You're overthinking this problem. You can work it all out using simple equational reasoning. Let's try it from scratch:
permute = foldr (concatMap . ins) [[]]
This can be converted trivially to:
permute lst = foldr (concatMap . ins) [[]] lst
concatMap can be defined as:
concatMap f lst = concat (map f lst)
The way foldr works on a list is that (for instance):
-- let lst = [x, y, z]
foldr f init lst
= foldr f init [x, y, z]
= foldr f init (x : y : z : [])
= f x (f y (f z init))
So something like
permute [1, 2, 3]
becomes:
foldr (concatMap . ins) [[]] [1, 2, 3]
= (concatMap . ins) 1
((concatMap . ins) 2
((concatMap . ins) 3 [[]]))
Let's work through the first expression:
(concatMap . ins) 3 [[]]
= (\x -> concatMap (ins x)) 3 [[]] -- definition of (.)

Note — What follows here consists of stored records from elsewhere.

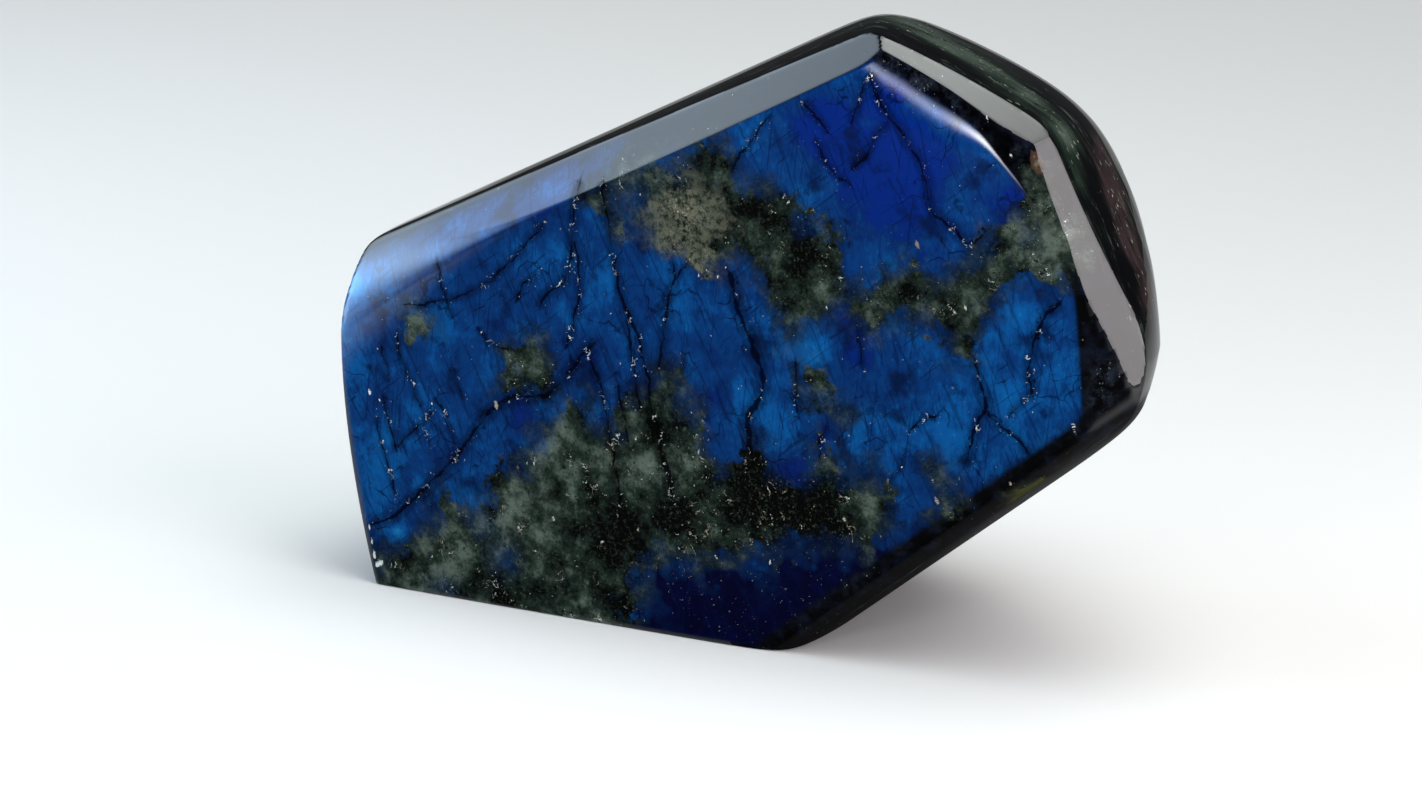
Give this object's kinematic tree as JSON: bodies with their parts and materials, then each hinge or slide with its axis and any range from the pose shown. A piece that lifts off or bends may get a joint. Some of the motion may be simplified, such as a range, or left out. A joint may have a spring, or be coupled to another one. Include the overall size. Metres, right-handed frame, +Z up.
{
  "type": "labradorite freeform",
  "caption": "Polished standing stone with a broad bevelled front face that flashes blue, a domed back and a flat ground to stand on.",
  "frame": {"origin": "middle of the stone's bounding box, on the flat ground that it stands on", "axes": "+Z up, -Y out of the broad polished face, +X to the right of someone who looks at that face"},
  "size_m": [0.1174, 0.0498, 0.0847],
  "materials": {
    "stone": "mirror-polished feldspar with blue labradorescence, grey-green inclusions and dark cracks"
  },
  "bodies": {
    "root": {"labradorite_freeform": "stone"}
  },
  "joints": []
}
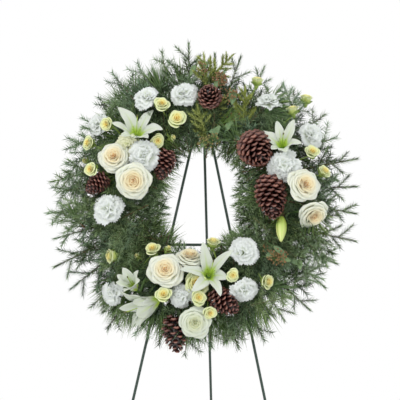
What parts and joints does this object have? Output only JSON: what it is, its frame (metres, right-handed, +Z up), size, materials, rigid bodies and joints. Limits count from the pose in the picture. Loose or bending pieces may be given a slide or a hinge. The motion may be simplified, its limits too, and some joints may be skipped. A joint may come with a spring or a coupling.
{
  "type": "funeral wreath on a wire easel",
  "caption": "Evergreen funeral wreath with white lilies, roses, carnations and pine cones, resting on a folding green wire easel.",
  "frame": {"origin": "on the floor, under the middle of the whole standing object's box", "axes": "+Z up; the wreath faces -Y and leans back; +X to the viewer's right"},
  "size_m": [0.773, 0.7102, 1.4494],
  "materials": {
    "easel_paint": "dark green enamel on steel wire, satin",
    "tray_plastic": "moulded dark green plastic",
    "wet_foam": "soaked green floral foam, fine open grain",
    "tie_wire": "dull green florist's wire",
    "rose_petal": "ivory petals with a peach heart, soft velvet sheen",
    "carnation_petal": "white ruffled petals, matt",
    "lily_petal": "white waxy petals with a green throat",
    "lily_bud_green": "waxy yellow-green bud",
    "spray_rose_petal": "cream-yellow petals, greenish outside",
    "cone_scale": "red-brown scales with pale tips, slightly glossy",
    "eucalyptus_leaf": "grey-green leaves with a waxy bloom",
    "evergreen_needle": "mixed fir and pine needles, satin"
  },
  "bodies": {
    "easel_front": {"front_leg_left": "easel_paint", "rest_prong_left": "easel_paint", "front_leg_right": "easel_paint", "rest_prong_right": "easel_paint", "pivot_bar": "easel_paint", "crossbar": "easel_paint", "ring_tray": "tray_plastic", "foam_ring": "wet_foam", "hanging_wire": "tie_wire", "lily_left": "lily_petal", "lily_right": "lily_petal", "lily_bottom": "lily_petal", "lily_low_left": "lily_petal", "lily_low": "lily_petal", "rose_left_upper": "rose_petal", "rose_left_lower": "rose_petal", "rose_right_upper": "rose_petal", "rose_right_lower": "rose_petal", "rose_bottom_large": "rose_petal", "rose_bottom_back": "rose_petal", "rose_bottom_low": "rose_petal", "cone_top": "cone_scale", "cone_right_upper": "cone_scale", "cone_right_lower": "cone_scale", "cone_left_inner": "cone_scale", "cone_left_outer": "cone_scale", "cone_bottom_right": "cone_scale", "cone_bottom_left": "cone_scale", "carnation_top_left": "carnation_petal", "carnation_top": "carnation_petal", "carnation_left_outer": "carnation_petal", "carnation_left_inner": "carnation_petal", "carnation_left_low": "carnation_petal", "carnation_right_top": "carnation_petal", "carnation_right_outer": "carnation_petal", "carnation_right_middle": "carnation_petal", "carnation_low_left": "carnation_petal", "carnation_bottom_right": "carnation_petal", "carnation_bottom_outer": "carnation_petal", "spray_roses_left": "spray_rose_petal", "spray_roses_top": "spray_rose_petal", "spray_roses_right_top": "spray_rose_petal", "spray_roses_right": "spray_rose_petal", "spray_roses_low_left": "spray_rose_petal", "spray_roses_bottom": "spray_rose_petal", "spray_roses_bottom_right": "spray_rose_petal", "lily_bud": "lily_bud_green", "eucalyptus_top": "eucalyptus_leaf", "eucalyptus_inner": "eucalyptus_leaf", "eucalyptus_low": "eucalyptus_leaf", "evergreen_bundle_1": "evergreen_needle", "evergreen_bundle_2": "evergreen_needle", "evergreen_bundle_3": "evergreen_needle", "evergreen_bundle_4": "evergreen_needle", "evergreen_bundle_5": "evergreen_needle", "evergreen_bundle_6": "evergreen_needle", "evergreen_bundle_7": "evergreen_needle", "evergreen_bundle_8": "evergreen_needle", "evergreen_bundle_9": "evergreen_needle"},
    "back_leg": {"back_leg": "easel_paint"}
  },
  "joints": [
    {"name": "back_leg_fold", "type": "hinge", "parent": "easel_front", "child": "back_leg", "pos_m": [-0.00224, -0.11152, 1.34441], "axis": [-1, 0, 0], "range_deg": [0, 25]}
  ]
}
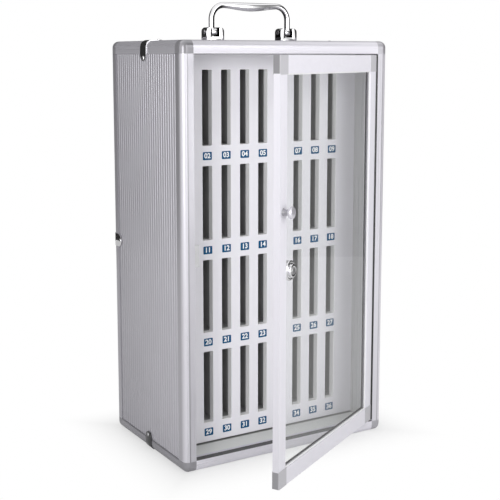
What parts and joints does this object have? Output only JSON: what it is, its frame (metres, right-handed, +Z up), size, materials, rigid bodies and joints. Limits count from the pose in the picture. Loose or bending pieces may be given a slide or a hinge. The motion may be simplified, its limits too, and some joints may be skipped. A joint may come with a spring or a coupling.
{
  "type": "cell phone locker box",
  "caption": "Upright aluminium-edged case with a glazed, lockable side-hinged door, a slotted panel for handsets inside and a folding carry handle on top.",
  "frame": {"origin": "middle of the case's base, on the surface that it stands on", "axes": "+X to the right as seen from the front, +Y to the back, +Z up; the door is on the -Y side and its hinge at +X"},
  "size_m": [0.2918, 0.3276, 0.547],
  "materials": {
    "edge_aluminium": "satin anodised",
    "corner_cap": "satin grey",
    "ribbed_sheet": "fine ribs, satin",
    "lining_board": "board faced with brushed metal foil",
    "floor_board": "board faced with smooth grey sheet",
    "bright_chrome": "polished",
    "slot_panel": "smooth matt",
    "label": "printed film",
    "inner_sheet": "smooth",
    "black_rubber": "matt",
    "plain_steel": "zinc plated",
    "clear_pane": "clear, polished"
  },
  "bodies": {
    "case": {"post_front_left": "edge_aluminium", "post_front_right": "edge_aluminium", "post_back_left": "edge_aluminium", "post_back_right": "edge_aluminium", "rail_top_front": "edge_aluminium", "rail_top_back": "edge_aluminium", "rail_top_left": "edge_aluminium", "rail_top_right": "edge_aluminium", "rail_bottom_front": "edge_aluminium", "rail_bottom_back": "edge_aluminium", "rail_bottom_left": "edge_aluminium", "rail_bottom_right": "edge_aluminium", "caps_top": "corner_cap", "caps_bottom": "corner_cap", "panel_left": "ribbed_sheet", "panel_right": "ribbed_sheet", "panel_back": "ribbed_sheet", "panel_top": "ribbed_sheet", "panel_bottom": "ribbed_sheet", "lining_left": "lining_board", "lining_right": "lining_board", "lining_back": "lining_board", "lining_top": "lining_board", "lining_floor": "floor_board", "edge_clips": "bright_chrome", "clip_rivets": "bright_chrome", "slot_strips": "slot_panel", "slot_bars": "slot_panel", "slot_labels": "label", "shelves": "inner_sheet", "dividers": "inner_sheet", "door_seal": "black_rubber", "hinge_leaf_case": "plain_steel", "hinge_pin": "plain_steel", "hinge_rivets_case": "plain_steel", "lock_catch": "plain_steel", "catch_screws": "plain_steel", "handle_brackets": "bright_chrome", "handle_pins": "plain_steel", "handle_plate": "plain_steel", "handle_screws": "plain_steel"},
    "door": {"hinge_leaf_door": "plain_steel", "hinge_rivets_door": "plain_steel", "door_stile_free": "edge_aluminium", "door_stile_hinge": "edge_aluminium", "door_rail_top": "edge_aluminium", "door_rail_bottom": "edge_aluminium", "door_caps": "corner_cap", "door_pane": "clear_pane", "door_bead": "black_rubber", "knob": "bright_chrome", "knob_screw": "plain_steel", "lock_body": "bright_chrome", "lock_nut": "plain_steel"},
    "lock": {"lock_plug": "plain_steel", "lock_cam": "plain_steel", "cam_screw": "plain_steel"},
    "handle": {"handle_bow": "bright_chrome"}
  },
  "joints": [
    {"name": "door_hinge", "type": "hinge", "parent": "case", "child": "door", "pos_m": [0.1268, -0.096, 0.25], "axis": [0, 0, 1], "range_deg": [-29.3, 130.7]},
    {"name": "lock_turn", "type": "hinge", "parent": "door", "child": "lock", "pos_m": [-0.07081, -0.20689, 0.254], "axis": [-0.4894, 0.8721, 0], "range_deg": [0, 90]},
    {"name": "handle_pivot", "type": "hinge", "parent": "case", "child": "handle", "pos_m": [0, -0.004, 0.511], "axis": [1, 0, 0], "range_deg": [-85, 85]}
  ]
}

= (concatMap (ins 3)) [[]]
= concatMap (ins 3) [[]] -- parens are unnecessary
= concat (map (ins 3) [[]]) -- definition of concatMap
Now ins 3 [] == [3], so
map (ins 3) [[]] == (ins 3 []) : [] -- definition of map
= [3] : []
= [[3]]
So our original expression becomes:
foldr (concatMap . ins) [[]] [1, 2, 3]
= (concatMap . ins) 1
((concatMap . ins) 2
((concatMap . ins) 3 [[]]))
= (concatMap . ins) 1
((concatMap . ins) 2 [[3]]
Let's work through
(concatMap . ins) 2 [[3]]
= (\x -> concatMap (ins x)) 2 [[3]]
= (concatMap (ins 2)) [[3]]
= concatMap (ins 2) [[3]] -- parens are unnecessary
= concat (map (ins 2) [[3]]) -- definition of concatMap
= concat (ins 2 [3] : [])
= concat ([[2, 3], [3, 2]] : [])
= concat [[[2, 3], [3, 2]]]
= [[2, 3], [3, 2]]
So our original expression becomes:
foldr (concatMap . ins) [[]] [1, 2, 3]
= (concatMap . ins) 1 [[2, 3], [3, 2]]
= (\x -> concatMap (ins x)) 1 [[2, 3], [3, 2]]
= concatMap (ins 1) [[2, 3], [3, 2]]
= concat (map (ins 1) [[2, 3], [3, 2]])
= concat [ins 1 [2, 3], ins 1 [3, 2]] -- definition of map
= concat [[[1, 2, 3], [2, 1, 3], [2, 3, 1]],
[[1, 3, 2], [3, 1, 2], [3, 2, 1]]] -- defn of ins
= [[1, 2, 3], [2, 1, 3], [2, 3, 1],
[1, 3, 2], [3, 1, 2], [3, 2, 1]]
Nothing magical here. I think you may have been confused because it's easy to assume that concatMap = concat . map, but this is not the case. Similarly, it may seem like concatMap f = concat . (map f), but this isn't true either. Equational reasoning will show you why.